> THE REQUEST
Copy every line, leaving nothing out and adding nothing.

--- START ---

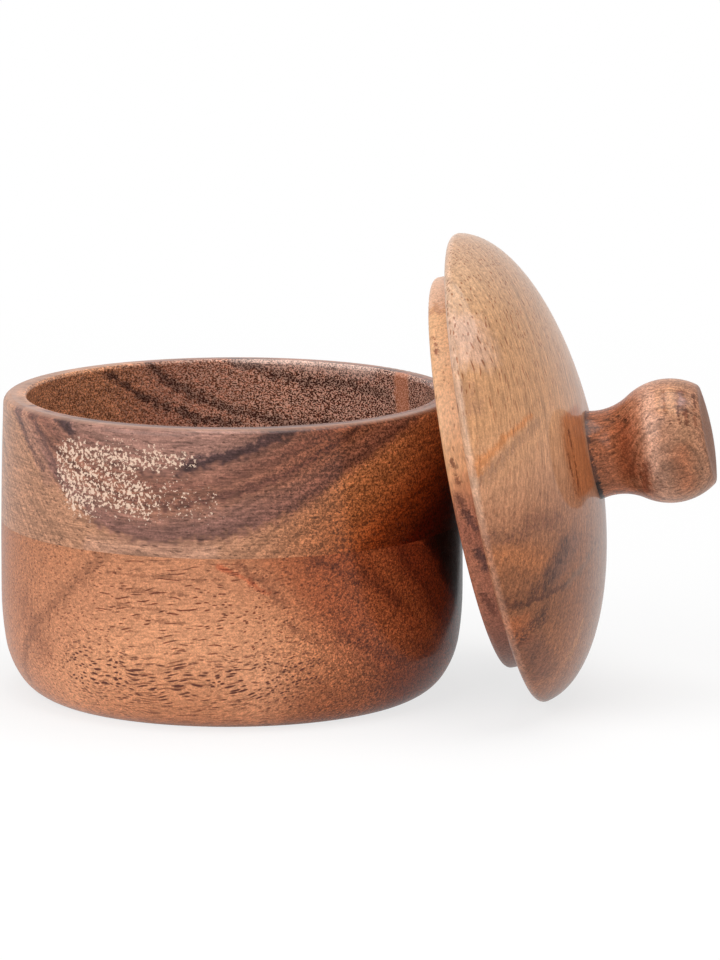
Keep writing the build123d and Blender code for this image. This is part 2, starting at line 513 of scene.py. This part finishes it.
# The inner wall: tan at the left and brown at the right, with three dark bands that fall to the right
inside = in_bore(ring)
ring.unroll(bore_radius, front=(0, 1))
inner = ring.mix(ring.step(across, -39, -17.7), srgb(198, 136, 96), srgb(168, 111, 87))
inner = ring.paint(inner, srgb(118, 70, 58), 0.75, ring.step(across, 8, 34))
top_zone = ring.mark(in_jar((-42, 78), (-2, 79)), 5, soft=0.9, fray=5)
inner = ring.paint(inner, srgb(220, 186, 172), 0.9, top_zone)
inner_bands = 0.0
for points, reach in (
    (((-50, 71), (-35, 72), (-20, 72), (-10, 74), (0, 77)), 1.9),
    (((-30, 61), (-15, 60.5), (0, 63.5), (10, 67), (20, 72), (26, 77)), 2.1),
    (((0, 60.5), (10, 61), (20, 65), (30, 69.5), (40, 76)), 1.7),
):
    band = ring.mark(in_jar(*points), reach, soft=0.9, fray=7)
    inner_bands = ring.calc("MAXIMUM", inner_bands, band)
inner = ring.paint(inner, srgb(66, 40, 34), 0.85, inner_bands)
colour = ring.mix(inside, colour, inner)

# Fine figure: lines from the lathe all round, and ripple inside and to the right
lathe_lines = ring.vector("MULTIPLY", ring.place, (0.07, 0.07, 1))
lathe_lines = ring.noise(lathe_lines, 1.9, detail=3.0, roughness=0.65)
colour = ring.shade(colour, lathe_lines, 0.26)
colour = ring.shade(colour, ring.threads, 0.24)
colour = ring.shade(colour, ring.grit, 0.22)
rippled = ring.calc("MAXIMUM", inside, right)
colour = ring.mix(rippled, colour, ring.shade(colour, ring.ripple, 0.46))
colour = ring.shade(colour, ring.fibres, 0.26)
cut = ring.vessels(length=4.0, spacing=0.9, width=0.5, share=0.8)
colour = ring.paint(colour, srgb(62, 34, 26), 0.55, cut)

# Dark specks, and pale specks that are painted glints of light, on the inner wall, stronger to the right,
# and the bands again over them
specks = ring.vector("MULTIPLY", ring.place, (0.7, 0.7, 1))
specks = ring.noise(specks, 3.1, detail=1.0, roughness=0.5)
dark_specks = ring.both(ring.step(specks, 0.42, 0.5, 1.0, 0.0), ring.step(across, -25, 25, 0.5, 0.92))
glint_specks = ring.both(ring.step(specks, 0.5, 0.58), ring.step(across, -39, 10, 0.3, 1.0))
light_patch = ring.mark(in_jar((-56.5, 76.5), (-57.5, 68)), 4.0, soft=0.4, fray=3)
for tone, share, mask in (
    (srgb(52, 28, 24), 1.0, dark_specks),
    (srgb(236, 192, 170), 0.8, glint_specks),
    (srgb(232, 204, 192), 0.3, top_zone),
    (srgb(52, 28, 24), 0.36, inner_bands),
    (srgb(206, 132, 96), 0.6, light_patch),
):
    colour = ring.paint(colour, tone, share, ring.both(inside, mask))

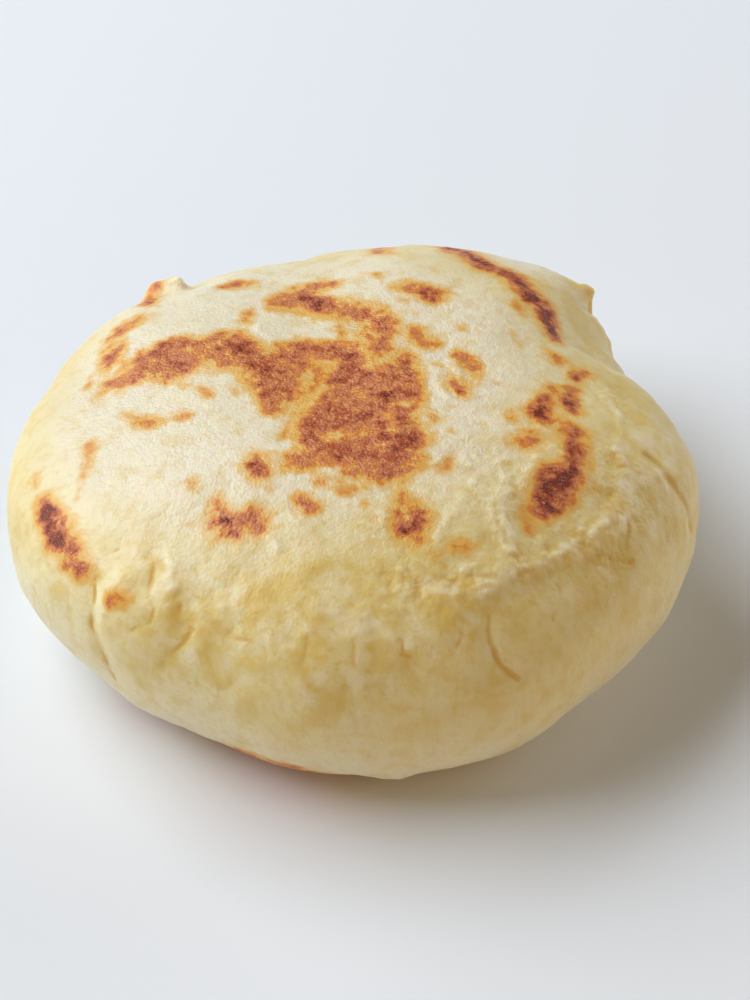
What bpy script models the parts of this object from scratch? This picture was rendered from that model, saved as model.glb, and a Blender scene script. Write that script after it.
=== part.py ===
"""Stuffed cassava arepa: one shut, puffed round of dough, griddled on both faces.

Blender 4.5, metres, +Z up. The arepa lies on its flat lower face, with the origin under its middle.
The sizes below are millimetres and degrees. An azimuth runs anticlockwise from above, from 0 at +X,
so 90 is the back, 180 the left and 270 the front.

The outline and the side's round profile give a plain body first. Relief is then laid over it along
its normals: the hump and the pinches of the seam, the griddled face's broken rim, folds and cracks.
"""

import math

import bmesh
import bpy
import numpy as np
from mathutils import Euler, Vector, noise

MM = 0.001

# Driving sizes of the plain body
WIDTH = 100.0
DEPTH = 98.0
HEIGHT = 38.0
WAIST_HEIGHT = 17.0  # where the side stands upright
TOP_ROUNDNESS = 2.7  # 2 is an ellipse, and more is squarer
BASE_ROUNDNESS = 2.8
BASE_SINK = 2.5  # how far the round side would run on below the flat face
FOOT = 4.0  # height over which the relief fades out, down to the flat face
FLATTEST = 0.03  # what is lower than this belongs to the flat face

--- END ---

> FULL RESPONSE
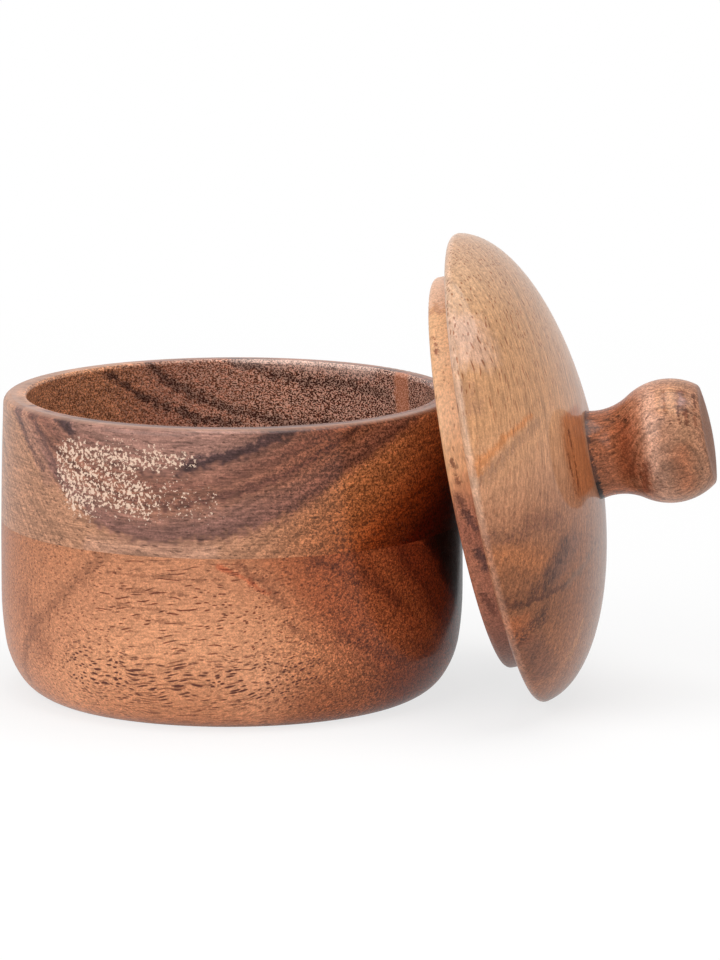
Keep writing the build123d and Blender code for this image. This is part 2, starting at line 513 of scene.py. This part finishes it.
# The inner wall: tan at the left and brown at the right, with three dark bands that fall to the right
inside = in_bore(ring)
ring.unroll(bore_radius, front=(0, 1))
inner = ring.mix(ring.step(across, -39, -17.7), srgb(198, 136, 96), srgb(168, 111, 87))
inner = ring.paint(inner, srgb(118, 70, 58), 0.75, ring.step(across, 8, 34))
top_zone = ring.mark(in_jar((-42, 78), (-2, 79)), 5, soft=0.9, fray=5)
inner = ring.paint(inner, srgb(220, 186, 172), 0.9, top_zone)
inner_bands = 0.0
for points, reach in (
    (((-50, 71), (-35, 72), (-20, 72), (-10, 74), (0, 77)), 1.9),
    (((-30, 61), (-15, 60.5), (0, 63.5), (10, 67), (20, 72), (26, 77)), 2.1),
    (((0, 60.5), (10, 61), (20, 65), (30, 69.5), (40, 76)), 1.7),
):
    band = ring.mark(in_jar(*points), reach, soft=0.9, fray=7)
    inner_bands = ring.calc("MAXIMUM", inner_bands, band)
inner = ring.paint(inner, srgb(66, 40, 34), 0.85, inner_bands)
colour = ring.mix(inside, colour, inner)

# Fine figure: lines from the lathe all round, and ripple inside and to the right
lathe_lines = ring.vector("MULTIPLY", ring.place, (0.07, 0.07, 1))
lathe_lines = ring.noise(lathe_lines, 1.9, detail=3.0, roughness=0.65)
colour = ring.shade(colour, lathe_lines, 0.26)
colour = ring.shade(colour, ring.threads, 0.24)
colour = ring.shade(colour, ring.grit, 0.22)
rippled = ring.calc("MAXIMUM", inside, right)
colour = ring.mix(rippled, colour, ring.shade(colour, ring.ripple, 0.46))
colour = ring.shade(colour, ring.fibres, 0.26)
cut = ring.vessels(length=4.0, spacing=0.9, width=0.5, share=0.8)
colour = ring.paint(colour, srgb(62, 34, 26), 0.55, cut)

# Dark specks, and pale specks that are painted glints of light, on the inner wall, stronger to the right,
# and the bands again over them
specks = ring.vector("MULTIPLY", ring.place, (0.7, 0.7, 1))
specks = ring.noise(specks, 3.1, detail=1.0, roughness=0.5)
dark_specks = ring.both(ring.step(specks, 0.42, 0.5, 1.0, 0.0), ring.step(across, -25, 25, 0.5, 0.92))
glint_specks = ring.both(ring.step(specks, 0.5, 0.58), ring.step(across, -39, 10, 0.3, 1.0))
light_patch = ring.mark(in_jar((-56.5, 76.5), (-57.5, 68)), 4.0, soft=0.4, fray=3)
for tone, share, mask in (
    (srgb(52, 28, 24), 1.0, dark_specks),
    (srgb(236, 192, 170), 0.8, glint_specks),
    (srgb(232, 204, 192), 0.3, top_zone),
    (srgb(52, 28, 24), 0.36, inner_bands),
    (srgb(206, 132, 96), 0.6, light_patch),
):
    colour = ring.paint(colour, tone, share, ring.both(inside, mask))

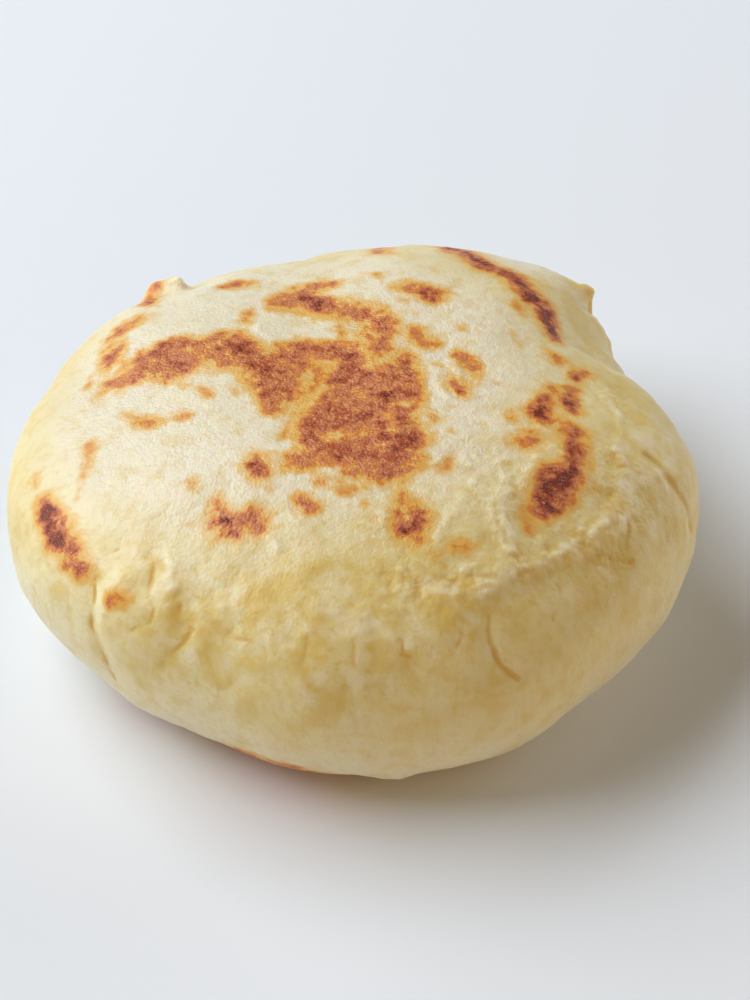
What bpy script models the parts of this object from scratch? This picture was rendered from that model, saved as model.glb, and a Blender scene script. Write that script after it.
=== part.py ===
"""Stuffed cassava arepa: one shut, puffed round of dough, griddled on both faces.

Blender 4.5, metres, +Z up. The arepa lies on its flat lower face, with the origin under its middle.
The sizes below are millimetres and degrees. An azimuth runs anticlockwise from above, from 0 at +X,
so 90 is the back, 180 the left and 270 the front.

The outline and the side's round profile give a plain body first. Relief is then laid over it along
its normals: the hump and the pinches of the seam, the griddled face's broken rim, folds and cracks.
"""

import math

import bmesh
import bpy
import numpy as np
from mathutils import Euler, Vector, noise

MM = 0.001

# Driving sizes of the plain body
WIDTH = 100.0
DEPTH = 98.0
HEIGHT = 38.0
WAIST_HEIGHT = 17.0  # where the side stands upright
TOP_ROUNDNESS = 2.7  # 2 is an ellipse, and more is squarer
BASE_ROUNDNESS = 2.8
BASE_SINK = 2.5  # how far the round side would run on below the flat face
FOOT = 4.0  # height over which the relief fades out, down to the flat face
FLATTEST = 0.03  # what is lower than this belongs to the flat face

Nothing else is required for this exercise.